On the setting up of the Royal Electrical and Mechanical Engineers he transferred to this unit and was eventually posted to Greece with a reduction in rank to captain for a special mission. This is understood, but not proven, to be the demolition of bridges and other installations to delay the advance of the German forces during the Allied evacuation.

Allied soldiers hired a Greek ship, loaded with hay, to evacuate to Crete. As they were trying to repair the engine, around 10:00 a.m. on April 29, 1941, two German aircrafts arrived and bombed the ship. Most soldiers jumped in the sea. Major Doelberg, along with six other soldiers, died and was buried by the villagers of Proastion (in southern Peloponnese) on the Kaminia (also called Delfinia) beach. The ship was completely burned and it sank.

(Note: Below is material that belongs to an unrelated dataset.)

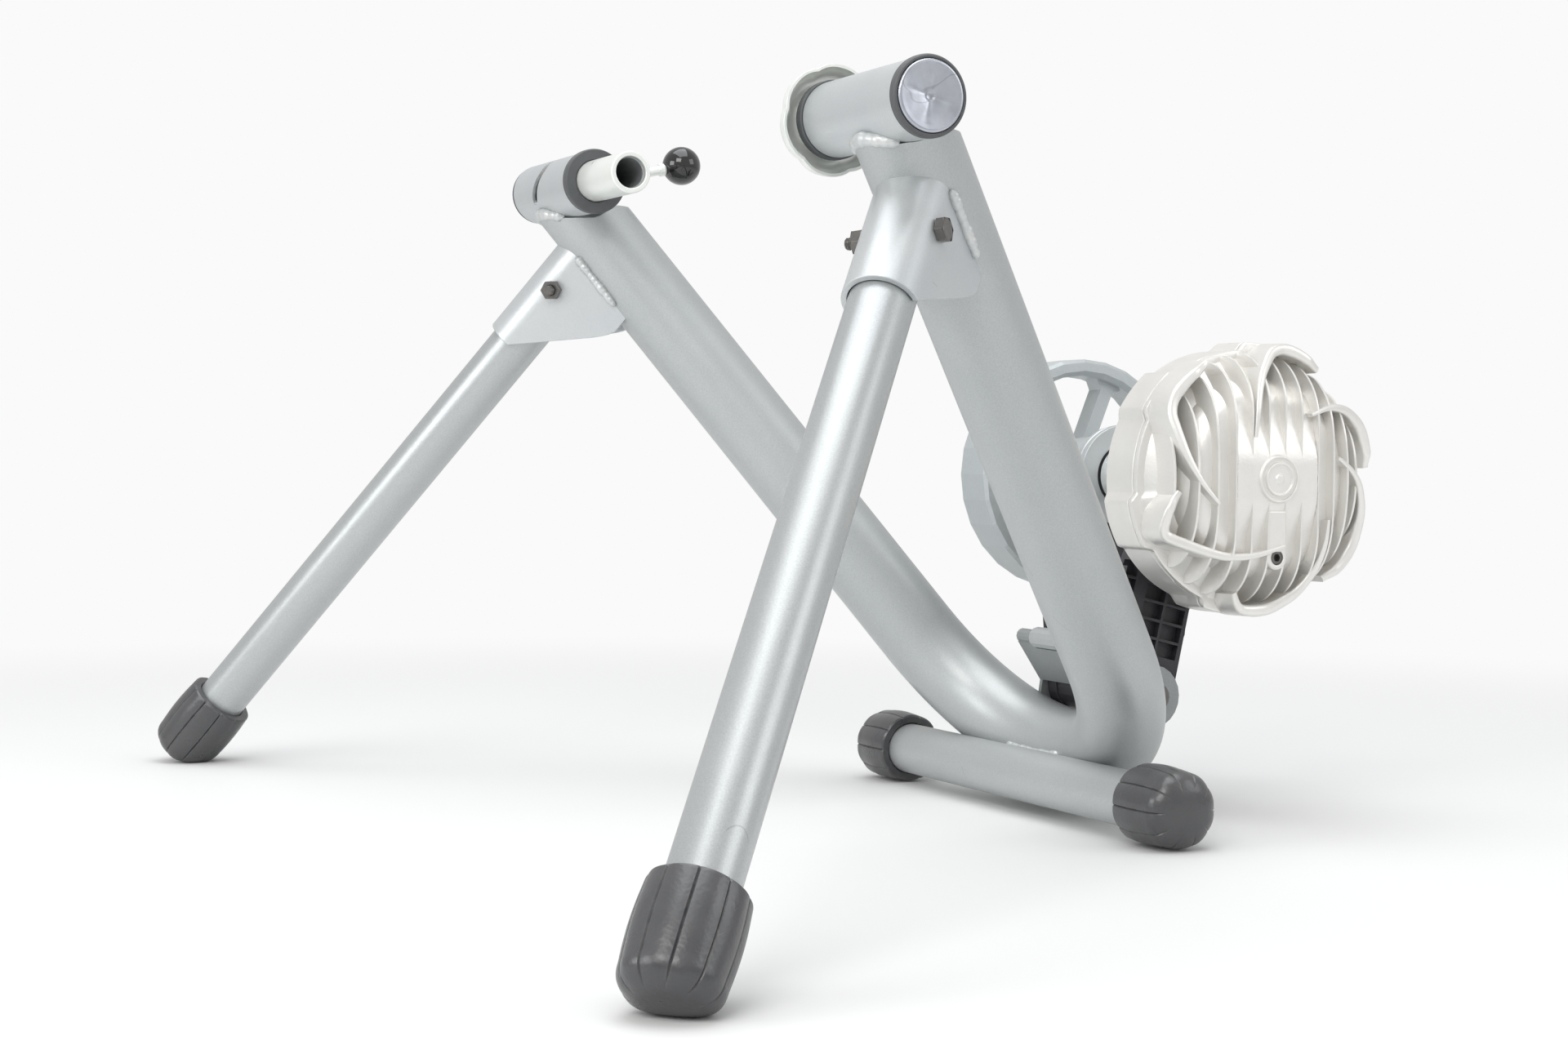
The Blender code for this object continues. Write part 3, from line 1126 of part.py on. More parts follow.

About a year later, it was decided by the local people that the soldiers should be properly buried together in a cemetery. The local priest held a service, the bodies were exhumed and the whole village followed in procession from the beach to the cemetery, where they were all buried in a common grave.

In the autumn of 1944 a British warship arrived at Kalamitsi beach, and a military chaplain, followed by a Cypriot interpreter, went to the village, a service was held, the bones were exhumed again and were carried to the ship. Again a silent procession by the whole village followed the chaplain and the local priest to the ship. The bones were buried on April 27, 1945 at Phaleron War Cemetery in Athens Grave Reference 14. C. 2. The ashes of his wife and some of his daughter’s ashes have been added to the grave. He is also remembered on Oxshott Church wall War Memorial, and on the memorial on Oxshott Heath.

Julian’s exercise books from his initial army training have calculations and "recipes" for making bombs and explosives. They, and his drawing instruments are now the property of the National Science Museum, London.

He invented a silent loo flush and bullet proof tyre. He tried to work out a way to save lives in a submarine, tipped up and stuck in the mud, off the English coast. (This is most likely the HMS Thetis in June 1939, as my mother remembers him with models and air pipes in the bath, trying to find a way to rescue it, without luck. She would have been aged 7).

Julian was an exceptionally strong rugby player and is legended to have run up the field with seven men hanging off his legs and earned the nickname Tarzan.

Anne married and also lived in Clockhouse Mead in the last house on the left. Her two children also went to Bevendeen. Anne died 2008 in Cobham.


1942 Obituary [3]

Major JULIAN FREDERICK DOELBERG, R.E., was born in 1901 and received his education at Eastbourne College, proceeding in 1919 to the Royal Military Academy, Woolwich. He then entered the School of Military Engineering, where he studied constructional, mechanical, and electrical engineering. In 1924 he went to Gosport where he attended further classes at the School of Electric Lighting. In the following year he received his commission in the Royal Engineers and became officer in charge of workshops, 1st A.A. Searchlight Battalion.

During 1928 he attended the Advanced Motor Transport Course of the Military College of Science. In 1929 he was promoted to be staff captain and served for three years in the Directorate of Mechanization at the War Office. During the next three years he served his apprenticeship with Messrs. J. I. Thornycroft, Messrs. Petters, and other firms, and also continued his technical studies.

He was posted abroad in 1935, on his appointment as garrison engineer for the Western Defences of Malaya, a position which involved the supervision of various contracts for new works. On his return to this country in 1937 he served a further term as staff captain in the Quartermaster-General's department, where he was responsible for the preparation of specifications and the detail design of plant layouts for military works. He was subsequently promoted to the rank of major.

Major Doelberg, who died from wounds received on active service during the present war, was elected an Associate Member of the Institution in 1939.